In the middle section of the album, deathgrind influences become more apparent. Tracks such as “Mortuary Cult” and “Earth Inferno” introduce groove-based passages, yet this sense of groove is used less to generate weight and more to briefly interrupt the velocity blocks. This is where the album’s most characteristic tension emerges: ideas that lean toward broader, slower unfolding are repeatedly pulled back into a high-speed regime. Rather than providing breathing space, the compositional logic prioritizes the continuity of momentum.

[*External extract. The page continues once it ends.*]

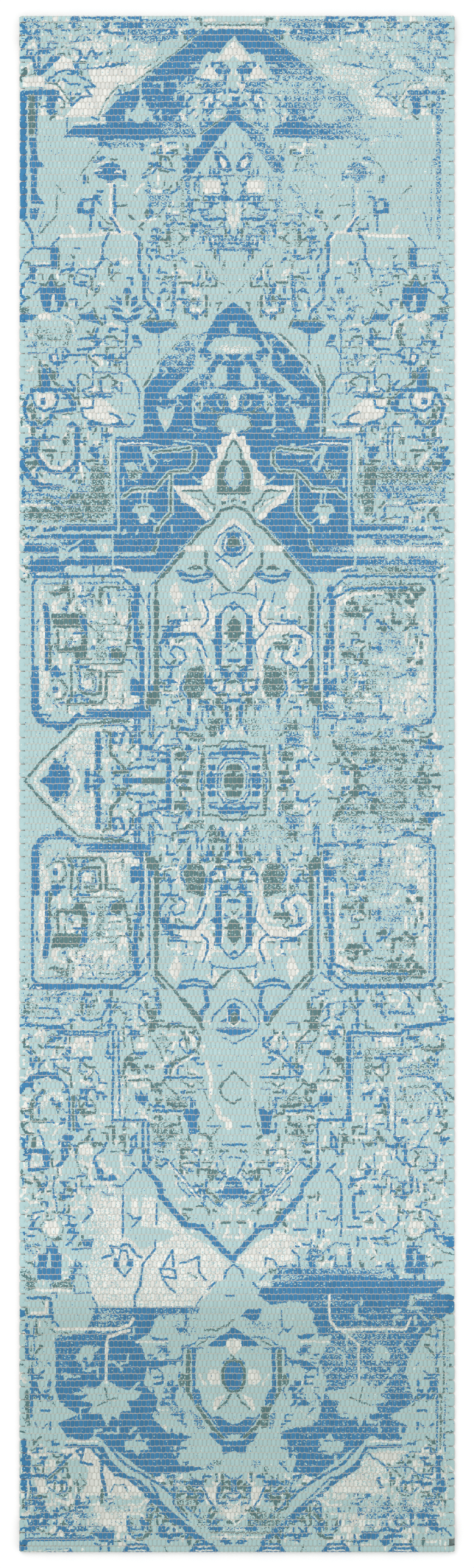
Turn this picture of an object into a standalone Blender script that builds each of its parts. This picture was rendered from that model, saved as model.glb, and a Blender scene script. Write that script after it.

The production approach is notably “flattened” in support of this aesthetic. Guitars are sharpened in the upper-mid frequencies, while the bass largely functions as a low-end foundation. This mix strategy merges 1980s/early 1990s extreme metal references with a modern compression aesthetic, though it also reduces separation between riff layers in denser passages, limiting the perception of detail. In particularly crowded sections, this results in a partial homogenization of compositional variation.

One of the most distinct external colors of the album comes from its black metal fragments, particularly in “Posthumous Execution” and “Corpse Candle,” where short tremolo passages and cold harmonic shifts appear. However, these elements do not evolve into structural interventions that reshape the riff logic; instead, they function as surface-level injections of tension. Similarly, ritualistic tempo changes reminiscent of Absu do not expand the formal architecture of the tracks but instead refract the existing death/thrash framework through a brief aesthetic filter.

The closing track, “Eternal Samhain,” despite its extended duration, maintains the same velocity-driven logic and proceeds through cyclical riff structures. This piece clarifies the album’s overarching aesthetic decision: Goetia favor sequences of short-to-mid-length dense blocks over long-form dramatic development.

The cover artwork and broader occult thematic framing establish an atmosphere consistent with the music’s speed- and aggression-centered identity. However, the visual language functions less as an expansion of the album’s compositional ambition and more as a framing device for its existing aesthetic direction. Ritual and cemetery references are situated within the established iconography of the genre rather than forming a structural narrative layer.

In its entirety, “Mortuary Cult” is not a nostalgic reproduction of the death/thrash lineage, but a proposition that elevates speed and intensity into the primary organizing principle of composition. The album invests in energy continuity rather than idea diversity, distancing itself from more institutional technical death metal approaches on the scene, while also deliberately sidelining the need for broader compositional variation in places. The listening experience requires adaptation not to a developmental narrative, but to a succession of continuously reset high-intensity riff blocks.